The place has recently been bought and its its previous incarnations used to house Charlie's Cafe Bar. The building dates back to at least 1843 and is Grade II listed building,


The "Creative Cluster" Building, High Street


I have watched this building being constructed over the past year with growing delight. It was not until today, however, that I got the chance of taking a closer look it. Titled the "Creative Cluster", the building, which is located on High Street, possesses five floors and 30,000 square feet of space. Its owner hopes to attract small creative startup companies as well as larger art/design businesses to take up residence in what has been designed to be the first building in Wales dedicated solely to creative industries. It is already one of the city's most distinctive pieces of architecture.

Thursday 25 February 2016

Multi-storey car-park walkway to Wellington Street


This walkway illustrates nicely one of Swansea Council's better policies of decorating some of the dingier areas of the City Centre with public works of art. These particular paintings, depicting scenes of the city from yesterday, turn what could otherwise be quite a daunting route connecting the Quadrant Shopping Centre, the multistory car park and Tesco Marina into something a little more amenable.

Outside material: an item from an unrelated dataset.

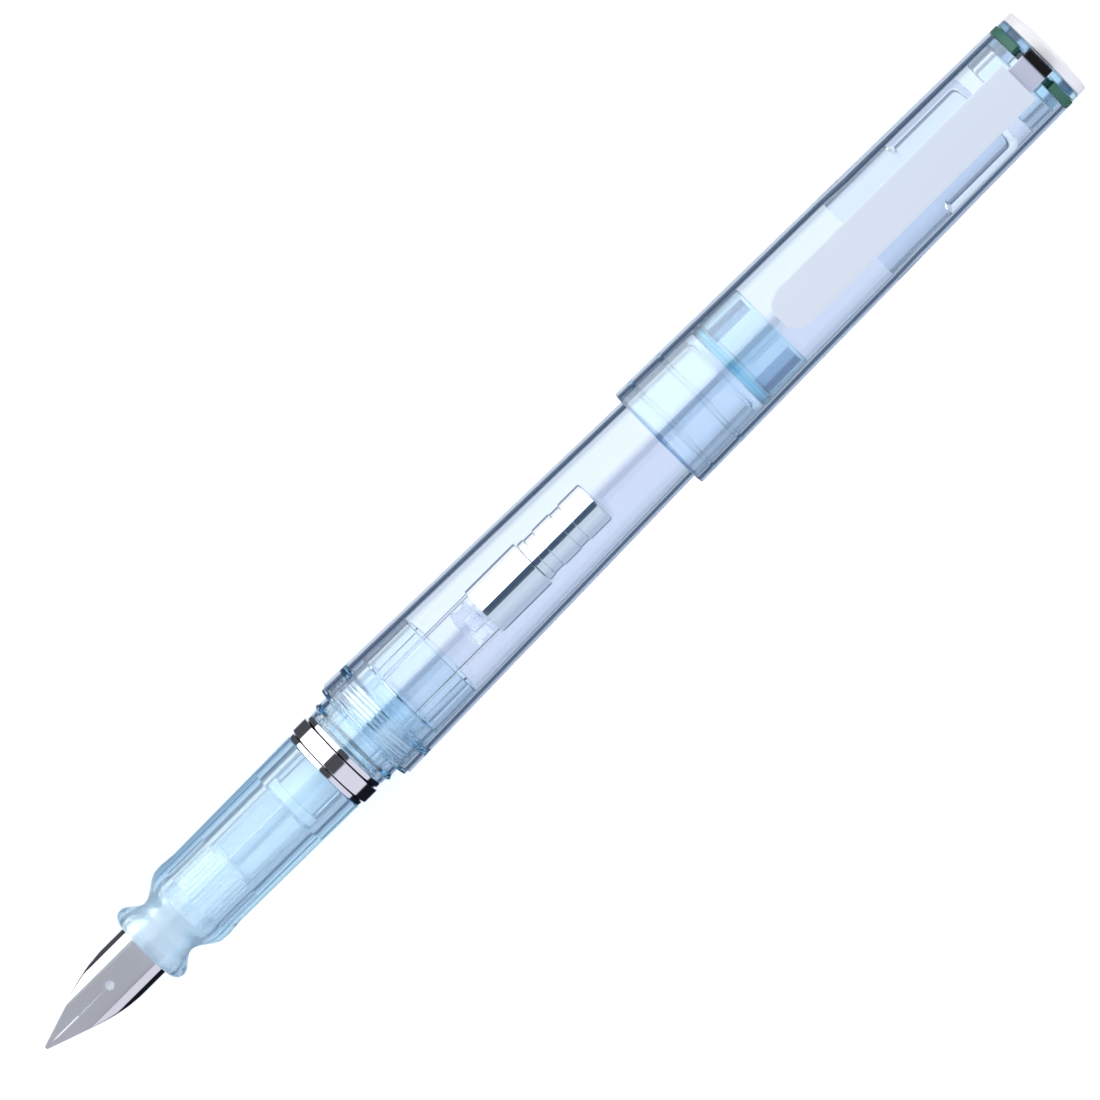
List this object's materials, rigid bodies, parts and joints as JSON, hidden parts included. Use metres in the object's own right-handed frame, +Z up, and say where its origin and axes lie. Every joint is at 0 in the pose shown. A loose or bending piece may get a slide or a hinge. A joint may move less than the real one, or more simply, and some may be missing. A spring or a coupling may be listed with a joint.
{
  "type": "fountain pen",
  "caption": "Clear fountain pen with its cap posted on the barrel's rear end: steel nib, screw-in grip with a piston ink converter, and a sprung clip on the cap.",
  "frame": {"origin": "on the surface that the pen lies on, under the middle of the posted pen", "axes": "+X along the pen from the nib to the cap's finial, +Z up through the nib's upper face and the clip"},
  "size_m": [0.1592, 0.014, 0.015],
  "materials": {
    "clear_plastic": "clear, moulded and polished",
    "blue_plastic": "clear pale blue, moulded and polished",
    "milky_plastic": "hazy, nearly colourless",
    "nib_steel": "polished steel with a satin top",
    "chrome": "bright plated",
    "satin_metal": "pearl satin",
    "white_plastic": "satin white",
    "green_rubber": "matte",
    "seal_rubber": "matte translucent"
  },
  "bodies": {
    "barrel": {"barrel_tube": "clear_plastic", "barrel_insert": "blue_plastic"},
    "ring": {"trim_ring": "chrome"},
    "grip": {"grip_section": "blue_plastic", "feed_collar": "milky_plastic", "feed": "milky_plastic", "nib": "nib_steel"},
    "converter": {"converter_mouth": "milky_plastic", "converter_tube": "clear_plastic", "converter_sleeve": "chrome", "piston_guide": "white_plastic"},
    "knob": {"converter_knob": "chrome", "drive_screw": "white_plastic"},
    "piston": {"piston_rod": "white_plastic", "piston_seal": "seal_rubber"},
    "cap": {"cap_tube": "clear_plastic", "cap_insert": "blue_plastic", "inner_cap": "clear_plastic", "cap_plug": "blue_plastic", "cap_gasket": "green_rubber", "finial": "white_plastic"},
    "clip": {"clip": "satin_metal"}
  },
  "joints": [
    {"name": "ring_turn", "type": "hinge", "parent": "barrel", "child": "ring", "pos_m": [-0.03369, 0, 0.00697], "axis": [-1, 0, 0], "range_deg": [0, 1080]},
    {"name": "grip_travel", "type": "slide", "parent": "ring", "child": "grip", "axis": [-1, 0, 0], "range_m": [0, 0.0033]},
    {"name": "converter_pull", "type": "slide", "parent": "grip", "child": "converter", "axis": [1, 0, 0], "range_m": [0, 0.006]},
    {"name": "knob_turn", "type": "hinge", "parent": "converter", "child": "knob", "pos_m": [0.0027, 0, 0.00697], "axis": [1, 0, 0], "range_deg": [0, 1350]},
    {"name": "piston_travel", "type": "slide", "parent": "converter", "child": "piston", "axis": [-1, 0, 0], "range_m": [0, 0.015]},
    {"name": "cap_pull", "type": "slide", "parent": "barrel", "child": "cap", "axis": [1, 0, 0], "range_m": [0, 0.03]},
    {"name": "clip_lift", "type": "hinge", "parent": "cap", "child": "clip", "pos_m": [0.07778, 0, 0.01317], "axis": [0, 1, 0], "range_deg": [0, 3], "stiffness_Nm_per_rad": 0.1}
  ],
  "couplings": [
    {"joint": "ring_turn", "follows": "grip_travel", "rad_per_m": 5712},
    {"joint": "knob_turn", "follows": "piston_travel", "rad_per_m": 1570.8}
  ]
}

Wednesday 24 February 2016

Kingsway

Another spectacular scene greeted me as I stepped off my work's bus and onto the Kingsway tonight. Swansea City Council have some fairly major plans in store for this street over the forthcoming months. I am hoping the golden veneer loaned to this street by this evening's sunset is an omen for some great things to come for the Kingsway.



Tuesday 23 February 2016

Oxford Street


Winter, at long last, seems to be withdrawing its gloom from Swansea's streets. For the first time in 2016, after a full day at work, I caught the sun setting over the city instead of the usual gloom of dusk. And how it transformed the place! I half expected to see Dick Whittington and his cat to walk out of the glare at the end of this street paved with gold.

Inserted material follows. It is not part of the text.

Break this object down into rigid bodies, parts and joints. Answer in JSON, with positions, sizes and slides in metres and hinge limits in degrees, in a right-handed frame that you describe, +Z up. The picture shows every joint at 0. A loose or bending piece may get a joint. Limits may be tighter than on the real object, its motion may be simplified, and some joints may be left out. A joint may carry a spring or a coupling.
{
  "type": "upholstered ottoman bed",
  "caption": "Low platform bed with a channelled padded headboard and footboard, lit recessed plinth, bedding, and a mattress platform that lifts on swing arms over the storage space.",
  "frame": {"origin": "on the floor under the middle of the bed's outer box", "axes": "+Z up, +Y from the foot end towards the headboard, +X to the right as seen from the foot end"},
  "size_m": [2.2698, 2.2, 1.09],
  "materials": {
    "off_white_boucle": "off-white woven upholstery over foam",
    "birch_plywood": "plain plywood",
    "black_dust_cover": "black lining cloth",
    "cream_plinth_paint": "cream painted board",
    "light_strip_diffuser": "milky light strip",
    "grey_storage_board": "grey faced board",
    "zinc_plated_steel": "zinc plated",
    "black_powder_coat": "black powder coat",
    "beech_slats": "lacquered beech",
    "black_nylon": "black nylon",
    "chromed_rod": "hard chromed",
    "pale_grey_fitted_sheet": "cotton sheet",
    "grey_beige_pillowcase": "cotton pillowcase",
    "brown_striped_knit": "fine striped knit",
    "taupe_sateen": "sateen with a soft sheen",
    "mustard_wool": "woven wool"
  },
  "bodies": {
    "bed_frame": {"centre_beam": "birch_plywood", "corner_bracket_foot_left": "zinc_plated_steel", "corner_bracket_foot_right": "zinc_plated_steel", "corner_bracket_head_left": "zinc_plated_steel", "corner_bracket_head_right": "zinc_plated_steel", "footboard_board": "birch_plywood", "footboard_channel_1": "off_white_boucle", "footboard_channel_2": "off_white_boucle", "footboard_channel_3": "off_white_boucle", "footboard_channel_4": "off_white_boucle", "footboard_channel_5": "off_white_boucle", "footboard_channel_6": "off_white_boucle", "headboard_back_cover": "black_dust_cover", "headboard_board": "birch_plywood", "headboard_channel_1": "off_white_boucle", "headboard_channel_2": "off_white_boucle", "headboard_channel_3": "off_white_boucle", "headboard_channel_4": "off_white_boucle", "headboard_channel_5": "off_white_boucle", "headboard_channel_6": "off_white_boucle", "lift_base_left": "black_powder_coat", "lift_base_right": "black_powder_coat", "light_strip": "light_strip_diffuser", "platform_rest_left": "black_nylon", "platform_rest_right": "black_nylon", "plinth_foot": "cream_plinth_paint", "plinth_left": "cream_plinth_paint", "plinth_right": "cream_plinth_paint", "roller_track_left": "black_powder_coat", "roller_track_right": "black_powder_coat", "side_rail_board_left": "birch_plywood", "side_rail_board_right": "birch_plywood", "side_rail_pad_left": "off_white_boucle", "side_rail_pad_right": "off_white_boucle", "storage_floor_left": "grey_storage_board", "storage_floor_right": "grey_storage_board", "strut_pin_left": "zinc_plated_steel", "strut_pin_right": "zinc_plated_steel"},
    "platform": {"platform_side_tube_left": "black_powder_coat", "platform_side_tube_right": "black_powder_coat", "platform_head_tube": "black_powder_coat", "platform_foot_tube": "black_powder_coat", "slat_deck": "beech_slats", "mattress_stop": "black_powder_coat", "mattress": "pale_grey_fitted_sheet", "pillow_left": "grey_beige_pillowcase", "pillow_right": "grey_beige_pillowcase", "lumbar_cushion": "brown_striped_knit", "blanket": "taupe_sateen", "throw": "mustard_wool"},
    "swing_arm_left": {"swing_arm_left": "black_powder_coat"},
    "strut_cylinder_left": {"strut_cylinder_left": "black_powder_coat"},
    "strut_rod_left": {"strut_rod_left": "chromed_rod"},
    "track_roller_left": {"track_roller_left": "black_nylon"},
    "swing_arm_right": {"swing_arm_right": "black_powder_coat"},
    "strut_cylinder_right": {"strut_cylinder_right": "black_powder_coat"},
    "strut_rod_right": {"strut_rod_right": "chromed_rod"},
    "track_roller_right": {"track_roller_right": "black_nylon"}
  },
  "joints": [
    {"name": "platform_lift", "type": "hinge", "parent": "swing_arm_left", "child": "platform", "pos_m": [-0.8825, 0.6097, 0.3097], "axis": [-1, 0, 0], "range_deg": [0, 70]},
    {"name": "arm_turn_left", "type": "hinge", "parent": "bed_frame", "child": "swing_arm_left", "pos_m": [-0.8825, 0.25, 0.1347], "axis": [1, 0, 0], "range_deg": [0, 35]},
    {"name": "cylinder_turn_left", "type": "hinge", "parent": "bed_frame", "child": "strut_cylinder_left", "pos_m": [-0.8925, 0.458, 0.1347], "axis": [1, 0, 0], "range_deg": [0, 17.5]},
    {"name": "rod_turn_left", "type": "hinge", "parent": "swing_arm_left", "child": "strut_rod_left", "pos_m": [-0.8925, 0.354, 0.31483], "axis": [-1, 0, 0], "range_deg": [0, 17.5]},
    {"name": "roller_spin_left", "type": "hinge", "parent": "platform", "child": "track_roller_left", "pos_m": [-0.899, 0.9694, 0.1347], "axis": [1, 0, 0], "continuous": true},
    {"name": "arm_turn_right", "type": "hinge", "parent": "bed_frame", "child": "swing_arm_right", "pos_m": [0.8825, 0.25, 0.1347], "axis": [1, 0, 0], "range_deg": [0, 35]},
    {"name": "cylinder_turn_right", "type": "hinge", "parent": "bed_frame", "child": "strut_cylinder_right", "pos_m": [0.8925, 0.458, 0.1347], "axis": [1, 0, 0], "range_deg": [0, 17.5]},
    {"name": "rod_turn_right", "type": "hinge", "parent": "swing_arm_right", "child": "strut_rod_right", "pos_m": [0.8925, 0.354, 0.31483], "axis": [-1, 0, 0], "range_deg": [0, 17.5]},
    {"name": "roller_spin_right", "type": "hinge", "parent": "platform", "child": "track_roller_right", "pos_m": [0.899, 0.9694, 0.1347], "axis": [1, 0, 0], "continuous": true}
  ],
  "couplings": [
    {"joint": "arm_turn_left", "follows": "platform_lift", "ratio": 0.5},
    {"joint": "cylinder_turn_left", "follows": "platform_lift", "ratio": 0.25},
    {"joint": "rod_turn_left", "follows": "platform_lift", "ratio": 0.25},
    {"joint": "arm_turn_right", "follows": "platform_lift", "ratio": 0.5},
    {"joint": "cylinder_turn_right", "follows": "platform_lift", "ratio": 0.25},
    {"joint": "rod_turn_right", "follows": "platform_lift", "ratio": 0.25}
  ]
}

Wednesday 10 February 2016

Dylan Thomas Leaf Sculpture, Castle Square


Sitting atop a cascading stepped waterfall and overlooking both Castle Square and the fountain which forms its centerpiece, Amber Hiscott and David Pearl’s half leaf / half boat sculpture is one of Swansea City’s most attractive public works of art. The piece takes as its inspiration the line ‘We Sail a boat upon the path, paddle with leaves down an ecstatic line of light’ from Dylan Thomas’ poem ‘Rain Cuts the Place we Tread’. The glass sculpture, unveiled on 27 November 1996, stands glistening and proud even after nearly 20 years of display - a remarkable feat considering its location at the entrance to the city's infamous Wind Street (a controversial area that is often castigated and which has been described by one of the city's own MP's as 'an area of drunkeness and debauchery').

Amidst a long, gloomy and very wet winter, the Leaf Boat, with its gold-tinted glass panels aglow from the rays of long-missed sunshine, was a real tonic to my eyes today. Swansea is often much maligned for its love of concrete, its poverty and disrepair. But this jewel of a scene reminded me there and then that Dylan Thomas' description of Swansea, as being both ugly and at the same time lovely, stands as true today as it did in his day.